I'd be lying if I said that the fact that I've admired George Takei for a long time is not coloring my judgement. It is. If this accusation is true, I will have lost a hero and a big part of me doesn't want to confront that. If it is true, I'll accept it and likely become more bitter and cynical about the world, if that were even possible.
But right now, I am leaning toward what I like to call Provisional Non-Disbelief. Have fun parsing that. I'm certainly not.
If it
IS the sort of thing the George Takei of 1981 would have done, it's pretty clearly not the sort of thing the George Takei of 2011 or 2016 would do, and not just because he's slowed down in his old age.

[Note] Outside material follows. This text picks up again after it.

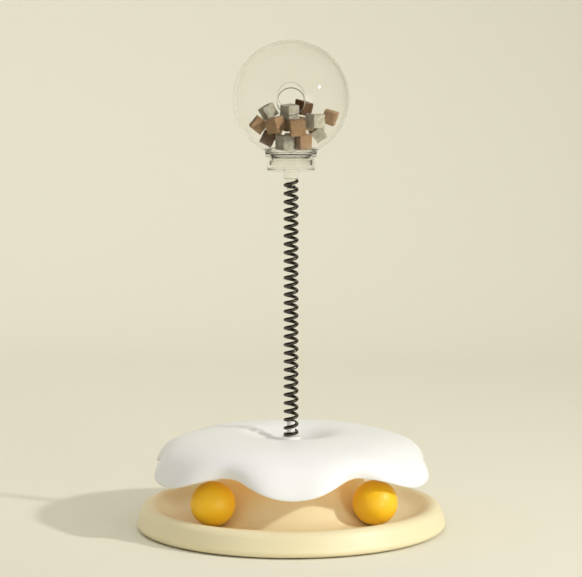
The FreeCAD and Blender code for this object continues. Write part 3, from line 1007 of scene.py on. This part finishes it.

Compare and contrast to, say, Donald Trump; I suspect if he gropes less today, it's because he has lower testosterone than in 1981,
and for no other reason.
At some point, we have to allow for the idea that people are not permanently sullied and discredited forever by an action. That a bad person can become adequate, that an adequate person can become good. Otherwise, we're all left hating each other for that one nasty thing we did to somebody in high school and it
never stops.
AniThyng wrote: ↑2017-11-11 09:33pm
At least the late Carl Sagan was not a sexual predator...
He wasn't, right?
We'll never know. He died long enough ago that any women (or for that matter men) he groped in, say, 1960 may themselves be dead of old age.
I think we may have to figure out a way to come to terms with this kind of shit cropping up.